# Whats the best line...



## bigshark88 (Feb 13, 2003)

To fish around rocks? Will braid give me a big advantage in this area? What do you guys think?


----------



## sam_damon (Mar 30, 2003)

I definitely think braid will reduce worries about cutting your line. The only thing I hate a braid is if you get snagged(as I am prone to do around rocks) you can give yourself a hernia breaking it loose or you can cut it but I hate to lose any of that expensive line.


----------



## bigshark88 (Feb 13, 2003)

Thanks Sam- You hit the nail on the head as far as I'm concerned. I snag a lot and it is hard to get out. It does resist rocks a lot better IMO on the other hand in terms of breaking off when a fish is on the line.

-Luke


----------



## Joeseminole18 (Feb 26, 2003)

Bigshark,
All I use is braided lines, period. I've got 12# spiderwire fusion on my 2 freshwater reels, and 50# saltwater fusion on my penn 320gt2 combo I got from walmart for 64.99, haha, talk about a steal.... Anyway, as Sam said, its a pain in the ass if you happen to get snagged on a pier/rock or something of the sort. Usually one of two things happen, you either bend the hook straight, or pull whatever you've snagged in.
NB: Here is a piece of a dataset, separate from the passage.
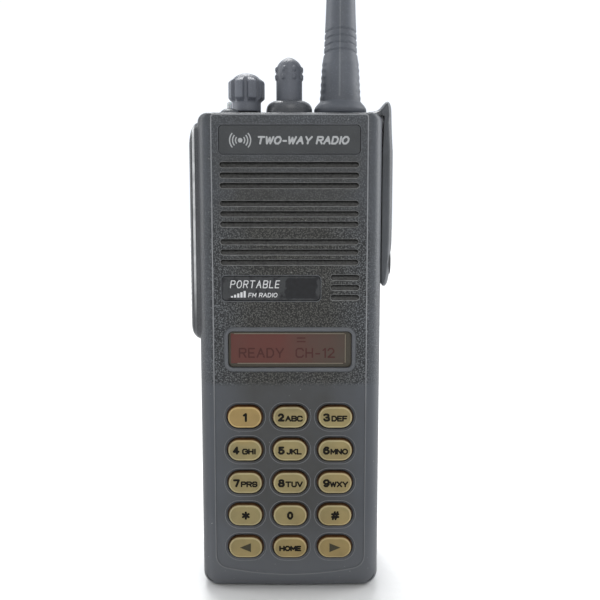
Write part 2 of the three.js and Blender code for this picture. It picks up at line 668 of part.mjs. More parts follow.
add("front_housing", frontHousing(), FINISH.casing);
add("main_seal", mainSeal(), FINISH.rubber);
add("rear_chassis", rearChassis(), FINISH.alloy);
add("top_panel", topPanel(), FINISH.casing);
add("name_plate", namePlate(), FINISH.plate);
add("model_plate", modelPlate(), FINISH.plate);
add("display_lens", displayLens(), FINISH.glass);
add("display_module", displayModule(), FINISH.plate);
add("speaker_felt", speakerFelt(), FINISH.felt);
add("speaker", speaker(), FINISH.steel);
add("microphone", microphone(), FINISH.steel);
add("keypad_mat", keypadMat(), FINISH.rubber);
add("main_board", mainBoard(), FINISH.board);
add("rf_board", rfBoard(), FINISH.board);
add("rf_shield", rfShield(), FINISH.steel);
add("select_switch", rotarySwitch(), FINISH.steel, [SELECT.x, KNOB_Y, 0]);
add("volume_switch", rotarySwitch(), FINISH.steel, [VOLUME.x, KNOB_Y, 0]);
add("antenna_socket", antennaSocket(), FINISH.brass, [ANTENNA.x, KNOB_Y, 0]);
add("lamp_lens", lampLens(), FINISH.lamp, [LAMP.x, LAMP.y, 0]);
add("contact_block", contactBlock(), FINISH.brass);
add("side_switch_strip", sideSwitchStrip(), FINISH.felt);
add("accessory_port", accessoryPort(), FINISH.brass);
screwPlaces.forEach(({ x, z }, i) => add(`chassis_screw_${i + 1}`, chassisScrew(), FINISH.steel, [x, 0, z]));

keys.forEach(({ name, x, z }) => add(name, keyCap(), FINISH.key, [x, 0, z]));
add("select_knob", selectKnob(), FINISH.knob, [SELECT.x, KNOB_Y, 0]);
add("zone_ring", zoneRing(), FINISH.rubber, [SELECT.x, KNOB_Y, 0]);
add("volume_knob", volumeKnob(), FINISH.knob, [VOLUME.x, KNOB_Y, 0]);
add("volume_collar", volumeCollar(), FINISH.rubber, [VOLUME.x, KNOB_Y, 0]);
add("toggle_lever", toggleLever(), FINISH.steel, [0, REAR_CONTROL_Y, 160.5]);
add("emergency_button", emergencyButton(), FINISH.orange, [SELECT.x, REAR_CONTROL_Y - 0.6, 0]);
add("antenna_stud", antennaStud(), FINISH.brass, [ANTENNA.x, KNOB_Y, 0]);
add("antenna_whip", antennaWhip(), FINISH.whip, [ANTENNA.x, KNOB_Y, 0]);

add("side_grip", sideGrip(), FINISH.rubber);
add("ptt_bar", pttBar(), FINISH.rubber);
for (const [place, z] of Object.entries(SIDE_BUTTONS))
  add(`side_button_${place}`, sideButton(), FINISH.rubber, [0, SIDE_GRIP.centreY, z]);

add("port_cover", portCover(), FINISH.casing);
add("cover_screw", coverScrew(), FINISH.steel, [0, PORT.y, PORT.screwZ]);

add("battery_shell", batteryShell(), FINISH.casing);
add("battery_face", batteryFace(), FINISH.casing);
add("cell_pack", cellPack(), FINISH.cells);
add("battery_latch", batteryLatch(), FINISH.casing);

export default radio;
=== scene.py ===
"""A handheld two-way radio standing on a pale floor.

Shapes are written in millimetres in the part's own frame (+Z up, the keypad faces -Y)
and become metres in Shape.mesh.
"""
from math import atan, atan2, cos, degrees, hypot, pi, radians, sin

import bmesh
import bpy
from mathutils import Matrix, Vector
from mathutils.geometry import delaunay_2d_cdt


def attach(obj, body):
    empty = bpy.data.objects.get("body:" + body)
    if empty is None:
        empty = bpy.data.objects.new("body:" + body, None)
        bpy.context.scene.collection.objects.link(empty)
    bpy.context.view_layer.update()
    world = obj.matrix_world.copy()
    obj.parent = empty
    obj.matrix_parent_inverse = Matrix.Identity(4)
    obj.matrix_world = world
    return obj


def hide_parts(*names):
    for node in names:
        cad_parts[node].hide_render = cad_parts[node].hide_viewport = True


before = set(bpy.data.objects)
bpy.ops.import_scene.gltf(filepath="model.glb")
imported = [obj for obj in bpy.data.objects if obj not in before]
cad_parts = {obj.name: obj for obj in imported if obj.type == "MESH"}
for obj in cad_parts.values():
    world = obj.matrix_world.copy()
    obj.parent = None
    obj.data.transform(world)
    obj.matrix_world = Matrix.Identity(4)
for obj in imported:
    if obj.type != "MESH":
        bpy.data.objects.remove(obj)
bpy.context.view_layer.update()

# ---- sizes in millimetres ----

MM = 0.001
CASE_HALF, FRONT_HALF, CASE_TOP, CASE_FOOT_RADIUS = 31.1, 30.3, 162, 4.9
PARTING_Y, SIDE_Y, CREST_Y, PANEL_Y, KEYPAD_Y, INNER_Y = -3, -15, -20.5, -20.2, -20.06, -18.5
PANEL_HALF, PANEL_FOOT, PANEL_TOP, PANEL_FOOT_RADIUS = 25.6, 5.4, 161.3, 4.6
STEP_Z = 72.7
SIDE_STATIONS = (16, 24, 34, 44, 54, 64, 72.2, STEP_Z, 86, 100, 114, 128, 142, 150, 156)
SLOT_HALF = 0.85
WINDOW = (-20.6, 78.1, 20.6, 90.3)
KEY_SIZE, KEY_RADIUS = (11.4, 7.25), 3.55
KEY_PITCH, KEY_TOP_ROW = (15.25, 11.44), 61.2
KEY_LEGENDS = (
    ("1", "1", ""), ("2", "2", "ABC"), ("3", "3", "DEF"),
    ("4", "4", "GHI"), ("5", "5", "JKL"), ("6", "6", "MNO"),
    ("7", "7", "PRS"), ("8", "8", "TUV"), ("9", "9", "WXY"),
    ("star", "*", ""), ("0", "0", ""), ("hash", "#", ""),
    ("left", "", ""), ("home", "", "HOME"), ("right", "", ""),
)
FIRST_KEY = (-0.01525, -0.0209, 0.0612)  # metres
KEY_TOP_Y, INK_THICK = -20.98, 0.02
SELECT_X, VOLUME_X, ANTENNA_X, KNOB_Y = -14.8, -0.3, 17.05, -4.5
LAMP_X, LAMP_Y = -20, -11.5
COVER_INNER = 31.4
SIDE_BUTTONS = (("lower", 130.5), ("middle", 139), ("top", 147.5))
BUTTON_Y = 9.7
REAR_HALF, BATTERY_HALF = 30.8, 30.7
TO_LEFT = Matrix.Rotation(-pi / 2, 4, "Z")
TO_TOP = Matrix.Rotation(-pi / 2, 4, "X")
TO_BACK = Matrix.Rotation(pi, 4, "Z")
STAY = Matrix.Identity(4)

# Each character is a few strokes on a grid ten units high.
# A stroke lists the x of its points, then their z, each as one digit in base 16.
GLYPHS = {
    "A": "05A/0A0 28/44", "B": "0079970/0AA9755 79970/54100", "C": "A820028A/8AA82002",
    "D": "0069960/0AA7300", "E": "8008/AA00 07/55", "F": "800/AA0 07/55", "G": "A820028AA6/8AA8200255",
    "H": "00/0A 99/0A 09/55", "I": "11/0A", "J": "77520/A2002", "K": "00/0A 90/A4 39/60",
    "L": "008/A00", "M": "005AA/0A3A0", "N": "0099/0A0A", "O": "30037AA73/037AA7300",
    "P": "0079970/0AA9655", "R": "0079970/0AA9655 59/50", "S": "972002799720/8AA865542002",
    "T": "0A/AA 55/A0", "U": "002799/A2002A", "V": "05A/A0A", "W": "0369C/A090A", "X": "09/0A 09/A0",
    "Y": "05A/A4A 55/40", "-": "16/44", " ": "", "0": "300369963/037AA7300", "1": "144/8A0",
    "2": "0268809/8AA8600", "3": "0268864/9AA9655 699720/541002", "4": "6609/0A33",
    "5": "8113699620/AA56642002", "6": "863002699620/9AA720024664", "7": "094/AA0",
    "8": "3113688630027996/579AA97554200245", "9": "136997300379/10038AA86446",
    "*": "55/19 19/37 19/73", "#": "25/0A 69/0A 1A/33 1A/77",
}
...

If you're worried about losing a bunch of line, you can always stick with the mono line and put a few feet of braided line, I prefer the fusion, as a leader. Then if you get snagged you'll just break off at the swivel.


----------



## Shoeless (May 21, 2001)

You could attach your sinker to the braid with lighter mono so you only lose the sinker instead of the whole rig.


----------



## bigshark88 (Feb 13, 2003)

Shoeless- That is a good plan, I like that one a lot. Thank you.


----------



## Sandcrab (Mar 20, 2002)

Most anglers who fish for blackfish (Tog) up here just attach the sinker to their line snap with a rubber band.


----------



## Shoeless (May 21, 2001)

My uncle told me he used to use old spark plugs as weights when fishing the rocks at IRI for togs.


----------